There’s nothing wrong with being assertive, is there? Ain’t that the truth?! #attitude I know this too well.
If you’re short like me, you learn to be invisible, pushed around, or you become a fighter. I chose to be a fighter.
Sad to say, when I started school I was about a head shorter than all my classmates. Not only did I begin kindergarten when I was 4 (instead of 5) but I was also REALLY REALLY short. Not kinda short.
I mean REALLY short - the kind of short that made my parents take me to the doctor to find out why I hadn’t grown AT ALL for 2 years. They thought I was going to be the height of a 4 year old forever. It honestly worried them, and me too.
For some weird reason I didn’t grow at all for 2 years. Now, looking back, I wonder if being pushed around, stressed and bullied had anything to do with my lack of physical growth.
I had to learn how to make myself heard because otherwise I would be looked over or dismissed.
I had to learn to show people that I’m capable, even though I was so much smaller than everyone else.
I had to learn how to stand up for myself because even though I had amazingly supportive parents, they couldn’t be there at school with me every time someone called me short, shrimp, chubs, chubby, little or shorty. (It cut me to the core... the word short wasn’t even allowed in my house at all because my family knew heads would roll if anyone mentioned my height - or lack thereof).
The problem with getting pushed around is one can learn to shut off their feelings, push them down, adopt the mentality of “never let em see you sweat”. That can serve you but it can also hinder you.
I developed such a tough exterior that I inadvertently would hurt people, react in anger and really be unaware of my personal emotions or how to handle them. It’s taken me years to figure out what’s bugging me and learn to mange my own emotions.
This is something I’m working so hard to help my children develop. I always remembered feeling so out of control in my own mind body that it lead me to try to control everything around me eventually. Not. Good.
If you’re a control freak too, you get me. It’s not fun. And there’s no peace or freedom in that.
Its taken me a long time and I’m not perfect but every day I work to become a better version of me - a person who feels happiness, not anger.

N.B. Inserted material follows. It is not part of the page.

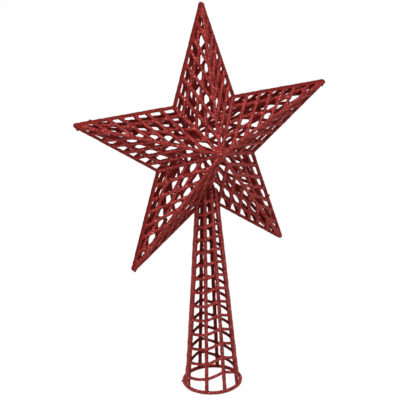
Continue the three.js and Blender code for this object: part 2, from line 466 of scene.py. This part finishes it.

A person who believes she IS worthy, not damaged.
A person who believes that different is AWESOME, not something to try to hide.
Today I’m glad I don’t blend in. Im grateful this challenge made me tenacious.
I feel blessed beyond measure that I know how to identify my emotions and realize I HAVE THE POWER TO CHANGE THEM IF I CHOOSE TO.
The word short no longer makes me cringe. I embrace that God made me who I am for a purpose and I trust His purpose. It’s good to have a little attitude - just make sure you’re using it for good.